Amazon, Between Reality and Fiction is a reflection situated in the context of return and the final presentation (Spain). Due to the interruption of the route by the pandemic in 2020, the project was redirected while seeking to close a narrative cycle that would be meaningful for the investigation and its ethical principles. Therefore, this sound creation uses a Western musical genre: opera as an approach for reflection. This ‘fictionalised reality’ give voice to some other silence histories bringing important questions to Europe from a reality in real emergency.
The choice of the opera La Gioconda, with music by Amilcare Ponchielli and libretto in Italian by Arrigo Boito reached this investigation because it was the opera that opened the Teatro Amazonas in Manaus in Brazil’s Amazonia on 7 January 1897 in the midst of rubber fever. The Teatro Amazonas is and represents a colonial imposition which is tangible in Amazonia even today, hence the importance of using this musical piece.
The extract chosen for this work reproduces the opera’s original score. However, the lyrics were rewritten by the artist. These intensely profound lyrics connect the context of their original creation to today, winding down the Amazon River, the guardian of its shores, the witness of what happened then and what happens now, becoming memory while containing ancestral stories of life and death. The writing process has many points of collaboration along the way. It comes from the Amazon River and in its first presentation leads in the Guadalquivir River, accompanied by people from the Amazonia who collectively did a ritual of ‘payment to water’ to continue to weave relations between bodies of water.
Itinerarios XXVII showcases the work of the eight artists selected in the last call for the Botín Foundation’s Art Grants: Armando Andrade Tudela (Peru), Lucía Bayón (Spain), alfonso borragán (Spain), Gonzalo Elvira (Argentina), Seila Fernández Arconada (Spain), Assaf Gruber (Israel), Joan Morey (Spain) and Ana Santos (Portugal).

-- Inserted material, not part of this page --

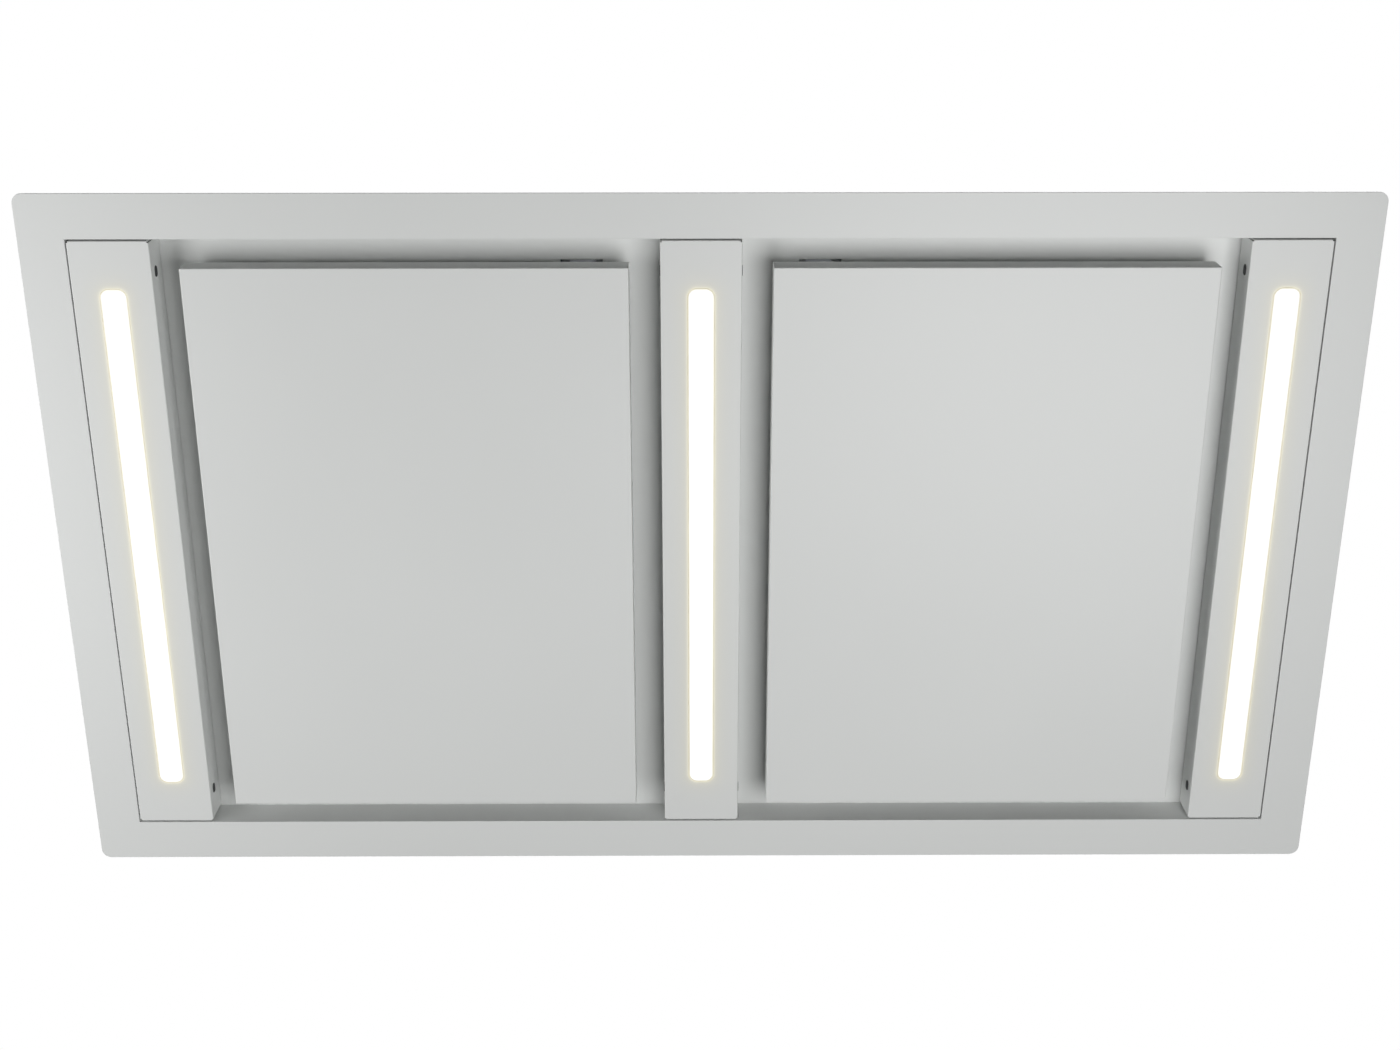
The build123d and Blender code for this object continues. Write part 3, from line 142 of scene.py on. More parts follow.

Their projects were selected from a total of 428 applications from 42 different countries by a jury made up of the artists, María Bleda and Carlos Bunga (previous beneficiaries of the grants), and the curators, Orlando Britto and María Inés Rodríguez.
The exhibition culminates the course of this grant, reflecting the extent of artistic interests and practices. Each project on display must be understood as a work in itself, as a unique invitation to get involved in the languages and networks that the artists have been building over the past two years. They are joined by the context in which we live, permeable to the current economic, ecological and social crises, whilst committed to the creation of new alliances and representation strategies to come up with other potential formats.